The US dollar is expected to fall again by 2010 triggering up inflation rates in the Gulf states, a top Qatar Central Bank official said in Doha yesterday.
“This will happen by 2010-end when the global financial crisis is likely to reach its end in the US,” said Khaled Rashed al-Khater, director of the department of research and monetary policy at QCB.
About the repercussions of the global financial crisis on the US, the official predicted that the dollar will lose its position as the international reserve currency in the long-run, saying that the US share of the world output would decline in the coming years.
“There will be a shift of weight of world demand for oil from the US to China, India, and other countries. The current rally of the US dollar is temporary. It is expected to depreciate in the medium-run by no less than 20%,” he said.
Qatar’s proven resilient banking system amid the current financial turmoil as well as its “credible and independent” monetary policy make it “very eligible” to host the planned common Gulf central bank, the senior official said.
Speaking at a lecture yesterday at the Georgetown University School of Foreign Service in Qatar, al-Khater said that Qatar’s independent monetary policy as well as its resilient banking system made it very eligible to be the hosting country of the Gulf central bank.
“We are very eligible. We have a credible monetary policy. We conducted many researches on monetary union and inflation in the Gulf states. At a time when all the Gulf states followed the US Fed cutting the interest, Qatar was the only country among the group which did not follow the US Fed. We also do not have a problem with our banking system or the availability of liquidity,” al-Khater said.
Gulf leaders are due to meet in Saudi Arabia next month to decide on the location of the common central bank which is expected to administer the planned monetary union which will culminate in the single Gulf currency.
However, al-Khater ruled out the possibility that the Gulf states would be able to meet the 2010 deadline for the single currency.
“It is unlikely or impossible to launch the single currency in 2010. The plans for the monetary union have started but still need more effort to meet the criteria,” he said.
Asked whether the QCB would interfere in the local banks policies regarding overseas investment, the official stressed that the central bank would not impose any restrictions on local banks about their investment choices, saying that such decisions were up to the banks.
“This is free economy and free market. Of course there are regulations that banks should abide by, but we do not interfere in their investment policies,” he added.
The expert also admitted that there was a decline in the cash inflow for Qatar, saying that this was due to shortage of liquidity in the entire world.

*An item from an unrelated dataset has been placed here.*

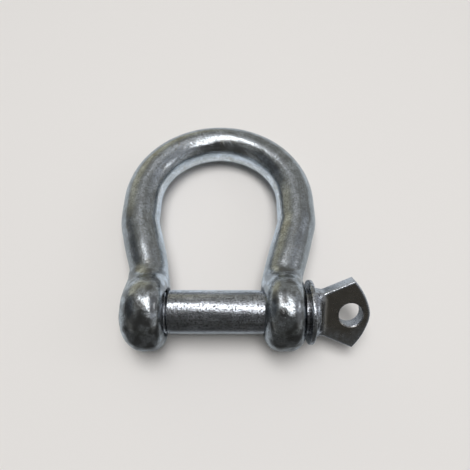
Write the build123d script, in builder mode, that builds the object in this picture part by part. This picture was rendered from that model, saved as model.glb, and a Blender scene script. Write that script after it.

About Qatar’s monetary policy, al-Khater hailed it as “credible and independent”, saying that Qatar’s banking sector was among the least affected and the most resilient in the region during the current global financial turmoil.
“When the market bubbles burst in the region in 2006, Qatar was the least affected among its neighbours. Thanks to QCB’s pre-emptive conservative credit policy during the lending boom in 2002-03, our banking system is still the most resilient in the region,” he added.
“If we do not have an independent and credible monetary policy, we would have to follow the recent interest cut made by the Fed since we are pegged to the US dollar, but we did not,” he maintained.
He added that QCB was still ready to extend liquidity in the banking system via its collateralised and refinance-standing facilities, and direct deposit at the micro-level.
Al-Khater, who was briefing the Georgetown University School of Foreign Services on his views about the implications of the global crisis as well as Qatar’s monetary policy, also said that the implications of the financial crisis would require the Gulf states to reconsider their dollar peg arrangements in the future.